Gayatri Choudhary recently graduated with a Bachelor of Arts in Psychology (2024) from the University of British Columbia (UBC), Canada. During her undergraduate studies, she worked with Dr. Alexis Black on infant speech and language acquisition, Dr. Susan Birch on social-emotional development in children, and Dr. Kiley Hamlin on infants’ understanding of morality.

Reza Dalman (Ph.D., Northern Arizona University) is an Assistant Professor of TESOL/Linguistics in the English Department at Winona State University, USA. Reza’s research focuses on second language (L2) speech and intelligibility, speech perception and production, and oral assessment and testing. He has published the findings of his research in various TESOL- and second language acquisition–related journals, including TESOL Quarterly, Language Teaching Research, International Journal of Listening, Australian Review of Applied Linguistics, Advances in Language and Literary Studies, and Asia TEFL, inter alia.

Phung Dao is an Assistant Professor in Second Language Education at the Faculty of Education, University of Cambridge, UK, where he teaches MPhil/MEd courses in Research in Second Language Education (RSLE) and supervises Ph.D. students. His research interests focus on instructed second language acquisition (ISLA), technology for language teaching and learning, peer interaction, learner engagement, task-based language teaching (TBLT), L2 pedagogy, and L2 teacher education. His publications appear in flagship L2 journals such as Modern Language Journal, TESOL Quarterly, Studies in Second Language Acquisition, Language Teaching, Computer Assisted Language Learning, Language Teaching Research, System, among others.

Isabelle Darcy is a psycholinguist working on second language acquisition of phonological systems. She is a professor of second language studies at Indiana University (USA) and at Université Grenoble-Alpes (France). She previously worked at the University of Potsdam and at the University of Tübingen (Germany), after obtaining a Ph.D. in Linguistics and Cognitive Science from the Johannes Gutenberg University of Mainz (Germany) and from the EHESS (France). Her research interests include speech processing in first and later-learned languages across the lifespan, the development of mental lexicons, cognitive individual differences, and pronunciation instruction.

Mark R. Emerick is an Assistant Professor at Vassar College in New York, USA, where he explores the intersections of language, power, and pedagogy in his work.
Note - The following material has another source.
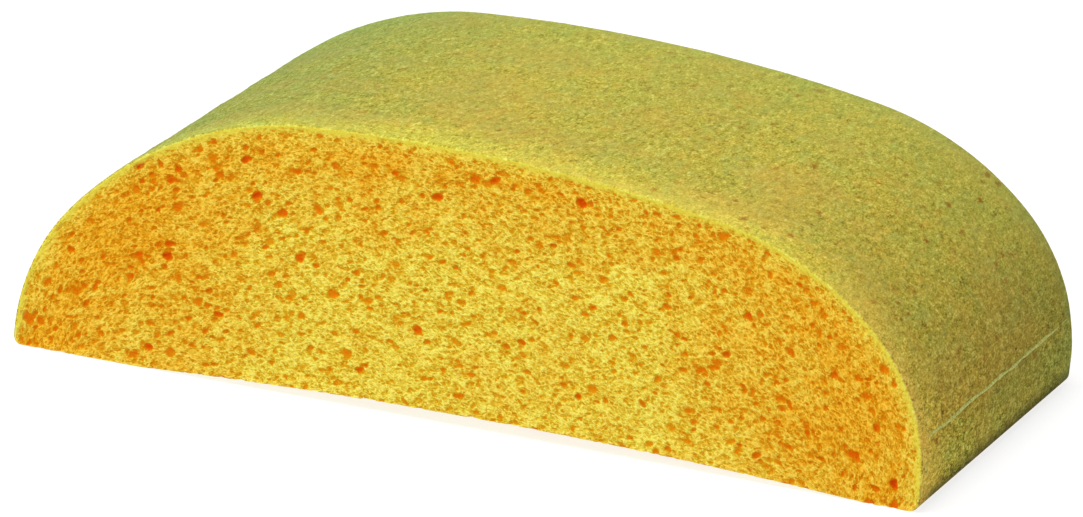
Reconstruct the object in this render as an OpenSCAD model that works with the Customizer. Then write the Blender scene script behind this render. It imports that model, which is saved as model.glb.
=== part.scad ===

Mark’s research interests extend from his experiences as an ESL teacher, focusing on language in education policy, teacher language ideologies, and equity and access for multilingual learners of English in U.S. schools. Mark has published in a variety of academic journals, including System, Anthropology and Education Quarterly, TESOL Quarterly, Language Policy, and the International Multilingual Research Journal. He is currently serving as an associate editor of New York State TESOL Journal.

Suzanne Flynn is a Professor of Linguistics and Language Acquisition at the Massachusetts Institute of Technology, USA. Her research focuses on multiple language learning in children and adults, as well as on the neural representation of the multilingual brain. More recently, her work has focused on issues related to language impairment and autism. She has published extensively in journals and has authored and co-edited many books. She is a leading researcher in the fields of bilingualism and multilingualism.

Christine C. M. Goh is President’s Chair Professor in Education (Linguistics and Language Education) in the English Language and Literature Department at the National Institute of Education, Nanyang Technological University Singapore. She has vast experience as an English language teacher at school and tertiary levels, a language learning researcher, and a language teacher educator. She is passionate about bilingual language education, particularly in second language oracy (listening, speaking, and thinking) development, learner metacognition, and teacher cognition, and has published and spoken extensively on these topics in the past 30 years.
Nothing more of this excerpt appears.